• [Request]:
Repeat the material in full. Keep every line exactly as it is.

• [Task inputs]:
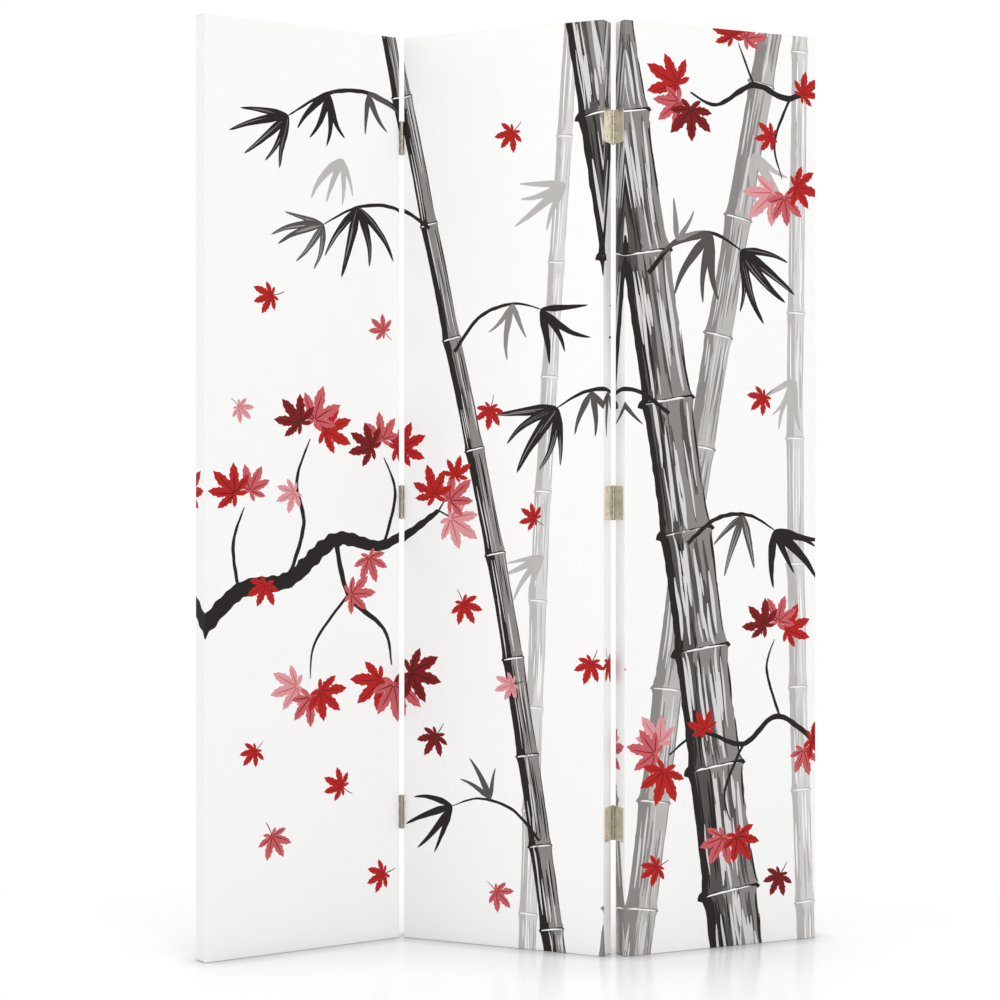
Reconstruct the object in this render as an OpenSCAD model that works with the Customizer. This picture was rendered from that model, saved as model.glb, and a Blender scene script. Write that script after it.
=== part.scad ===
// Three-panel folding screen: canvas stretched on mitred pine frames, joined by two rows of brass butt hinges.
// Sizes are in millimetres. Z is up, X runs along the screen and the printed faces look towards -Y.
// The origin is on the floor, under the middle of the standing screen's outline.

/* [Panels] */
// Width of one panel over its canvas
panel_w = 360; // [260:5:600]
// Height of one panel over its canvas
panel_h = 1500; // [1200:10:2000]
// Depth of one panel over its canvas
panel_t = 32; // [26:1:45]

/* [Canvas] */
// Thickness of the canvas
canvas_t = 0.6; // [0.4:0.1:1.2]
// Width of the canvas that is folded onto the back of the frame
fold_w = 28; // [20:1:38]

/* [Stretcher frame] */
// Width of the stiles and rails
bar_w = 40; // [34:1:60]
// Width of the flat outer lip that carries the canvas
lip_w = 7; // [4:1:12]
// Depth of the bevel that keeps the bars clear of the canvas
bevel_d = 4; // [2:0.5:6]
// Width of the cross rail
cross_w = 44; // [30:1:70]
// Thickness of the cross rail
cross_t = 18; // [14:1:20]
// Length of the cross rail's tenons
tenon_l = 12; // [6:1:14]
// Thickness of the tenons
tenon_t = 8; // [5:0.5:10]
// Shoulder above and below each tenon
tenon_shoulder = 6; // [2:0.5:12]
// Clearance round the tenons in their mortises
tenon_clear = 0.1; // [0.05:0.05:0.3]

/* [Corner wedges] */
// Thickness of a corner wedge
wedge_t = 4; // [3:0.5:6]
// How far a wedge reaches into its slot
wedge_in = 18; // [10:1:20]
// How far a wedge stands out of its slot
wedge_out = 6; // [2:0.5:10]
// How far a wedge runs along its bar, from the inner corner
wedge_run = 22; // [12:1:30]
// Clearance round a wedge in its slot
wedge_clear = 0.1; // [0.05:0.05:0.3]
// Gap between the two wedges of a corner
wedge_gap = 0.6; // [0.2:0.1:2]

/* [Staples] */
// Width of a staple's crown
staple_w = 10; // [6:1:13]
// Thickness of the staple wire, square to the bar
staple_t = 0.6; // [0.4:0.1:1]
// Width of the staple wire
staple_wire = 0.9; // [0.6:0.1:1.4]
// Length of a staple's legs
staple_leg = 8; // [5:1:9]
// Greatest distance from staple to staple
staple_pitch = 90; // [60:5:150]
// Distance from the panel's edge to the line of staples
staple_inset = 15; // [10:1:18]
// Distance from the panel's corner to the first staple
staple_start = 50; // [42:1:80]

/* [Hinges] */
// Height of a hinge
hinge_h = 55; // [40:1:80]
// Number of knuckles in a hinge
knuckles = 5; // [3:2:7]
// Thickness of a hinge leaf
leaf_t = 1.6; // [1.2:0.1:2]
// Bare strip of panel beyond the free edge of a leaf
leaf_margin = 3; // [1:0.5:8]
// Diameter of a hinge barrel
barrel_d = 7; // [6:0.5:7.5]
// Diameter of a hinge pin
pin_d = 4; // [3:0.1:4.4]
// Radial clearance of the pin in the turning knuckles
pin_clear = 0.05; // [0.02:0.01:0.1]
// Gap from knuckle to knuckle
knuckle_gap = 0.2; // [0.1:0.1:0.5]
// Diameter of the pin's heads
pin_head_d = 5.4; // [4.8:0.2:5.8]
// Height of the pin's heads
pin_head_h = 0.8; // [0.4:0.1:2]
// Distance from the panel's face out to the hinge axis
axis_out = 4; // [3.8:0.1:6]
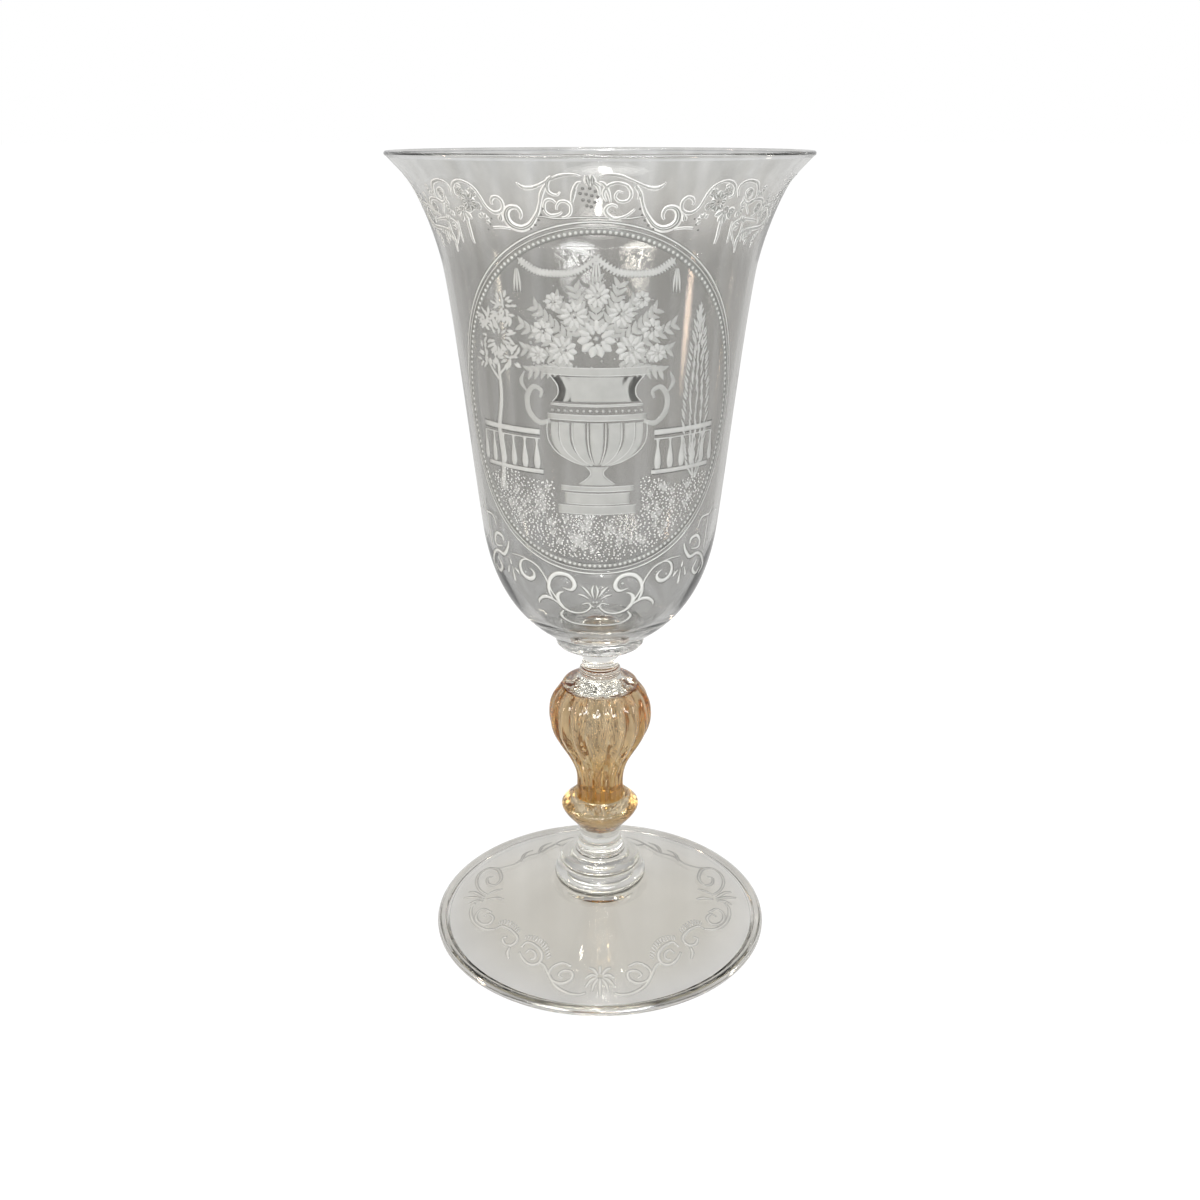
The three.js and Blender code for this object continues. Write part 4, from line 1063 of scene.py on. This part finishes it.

• [Output for this task]:
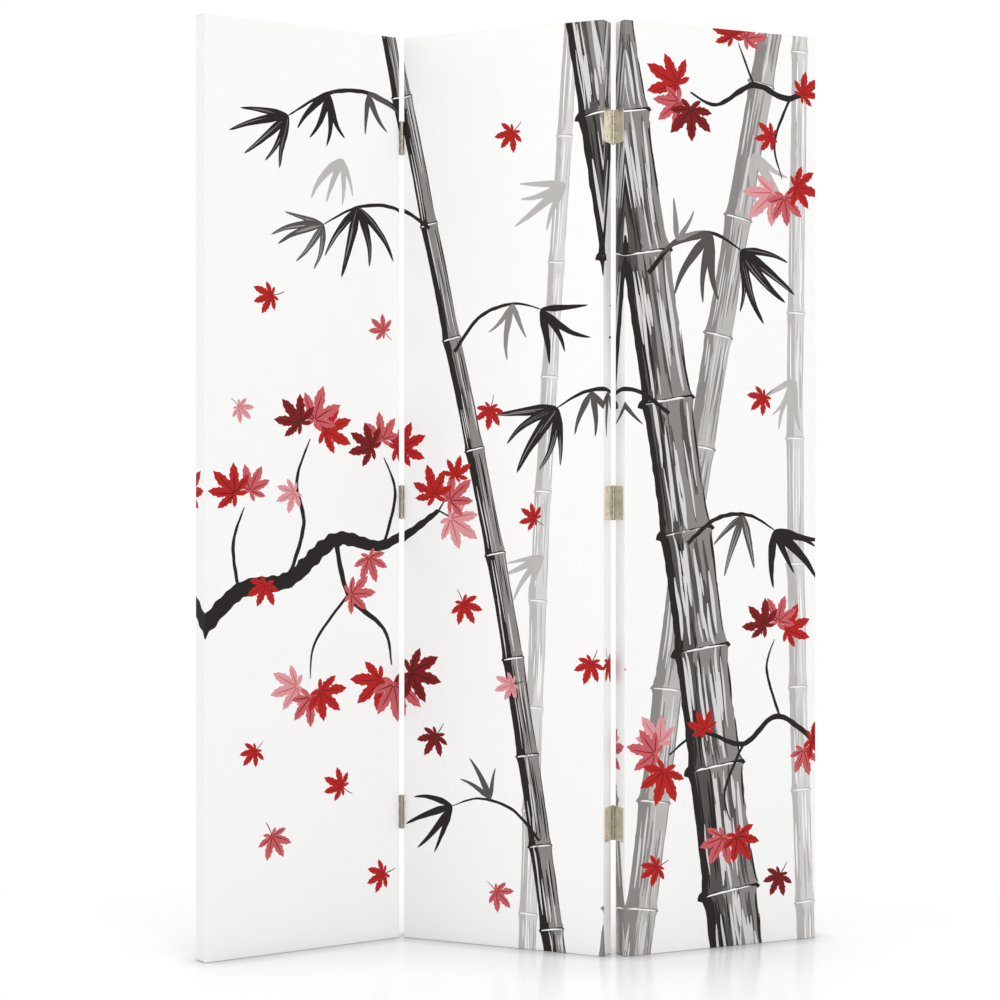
Reconstruct the object in this render as an OpenSCAD model that works with the Customizer. This picture was rendered from that model, saved as model.glb, and a Blender scene script. Write that script after it.
=== part.scad ===
// Three-panel folding screen: canvas stretched on mitred pine frames, joined by two rows of brass butt hinges.
// Sizes are in millimetres. Z is up, X runs along the screen and the printed faces look towards -Y.
// The origin is on the floor, under the middle of the standing screen's outline.

/* [Panels] */
// Width of one panel over its canvas
panel_w = 360; // [260:5:600]
// Height of one panel over its canvas
panel_h = 1500; // [1200:10:2000]
// Depth of one panel over its canvas
panel_t = 32; // [26:1:45]

/* [Canvas] */
// Thickness of the canvas
canvas_t = 0.6; // [0.4:0.1:1.2]
// Width of the canvas that is folded onto the back of the frame
fold_w = 28; // [20:1:38]

/* [Stretcher frame] */
// Width of the stiles and rails
bar_w = 40; // [34:1:60]
// Width of the flat outer lip that carries the canvas
lip_w = 7; // [4:1:12]
// Depth of the bevel that keeps the bars clear of the canvas
bevel_d = 4; // [2:0.5:6]
// Width of the cross rail
cross_w = 44; // [30:1:70]
// Thickness of the cross rail
cross_t = 18; // [14:1:20]
// Length of the cross rail's tenons
tenon_l = 12; // [6:1:14]
// Thickness of the tenons
tenon_t = 8; // [5:0.5:10]
// Shoulder above and below each tenon
tenon_shoulder = 6; // [2:0.5:12]
// Clearance round the tenons in their mortises
tenon_clear = 0.1; // [0.05:0.05:0.3]

/* [Corner wedges] */
// Thickness of a corner wedge
wedge_t = 4; // [3:0.5:6]
// How far a wedge reaches into its slot
wedge_in = 18; // [10:1:20]
// How far a wedge stands out of its slot
wedge_out = 6; // [2:0.5:10]
// How far a wedge runs along its bar, from the inner corner
wedge_run = 22; // [12:1:30]
// Clearance round a wedge in its slot
wedge_clear = 0.1; // [0.05:0.05:0.3]
// Gap between the two wedges of a corner
wedge_gap = 0.6; // [0.2:0.1:2]

/* [Staples] */
// Width of a staple's crown
staple_w = 10; // [6:1:13]
// Thickness of the staple wire, square to the bar
staple_t = 0.6; // [0.4:0.1:1]
// Width of the staple wire
staple_wire = 0.9; // [0.6:0.1:1.4]
// Length of a staple's legs
staple_leg = 8; // [5:1:9]
// Greatest distance from staple to staple
staple_pitch = 90; // [60:5:150]
// Distance from the panel's edge to the line of staples
staple_inset = 15; // [10:1:18]
// Distance from the panel's corner to the first staple
staple_start = 50; // [42:1:80]

/* [Hinges] */
// Height of a hinge
hinge_h = 55; // [40:1:80]
// Number of knuckles in a hinge
knuckles = 5; // [3:2:7]
// Thickness of a hinge leaf
leaf_t = 1.6; // [1.2:0.1:2]
// Bare strip of panel beyond the free edge of a leaf
leaf_margin = 3; // [1:0.5:8]
// Diameter of a hinge barrel
barrel_d = 7; // [6:0.5:7.5]
// Diameter of a hinge pin
pin_d = 4; // [3:0.1:4.4]
// Radial clearance of the pin in the turning knuckles
pin_clear = 0.05; // [0.02:0.01:0.1]
// Gap from knuckle to knuckle
knuckle_gap = 0.2; // [0.1:0.1:0.5]
// Diameter of the pin's heads
pin_head_d = 5.4; // [4.8:0.2:5.8]
// Height of the pin's heads
pin_head_h = 0.8; // [0.4:0.1:2]
// Distance from the panel's face out to the hinge axis
axis_out = 4; // [3.8:0.1:6]
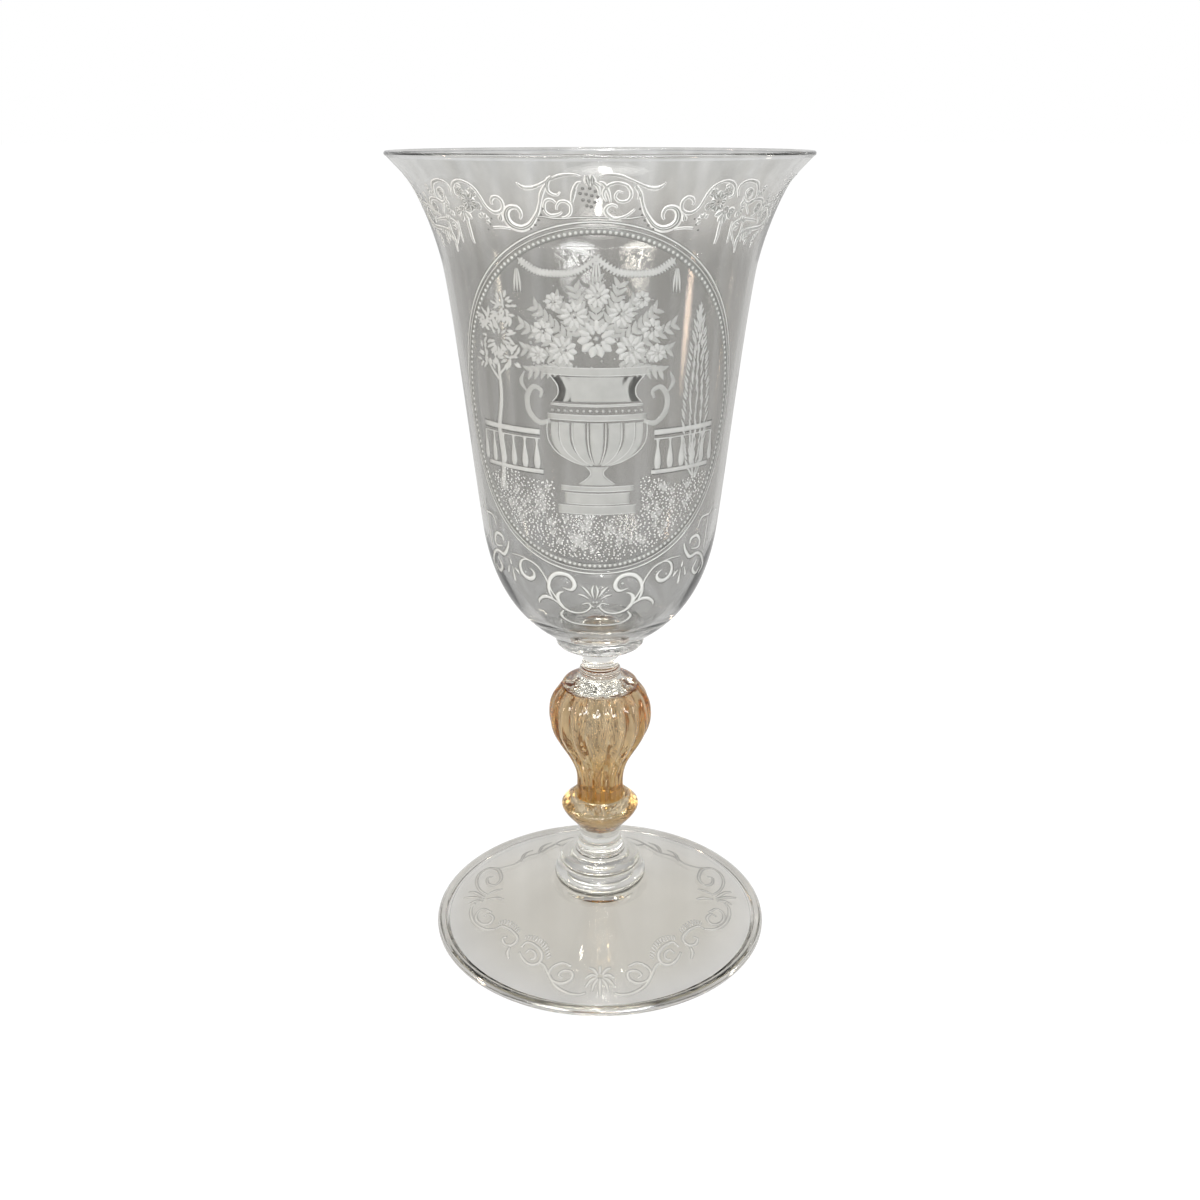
The three.js and Blender code for this object continues. Write part 4, from line 1063 of scene.py on. This part finishes it.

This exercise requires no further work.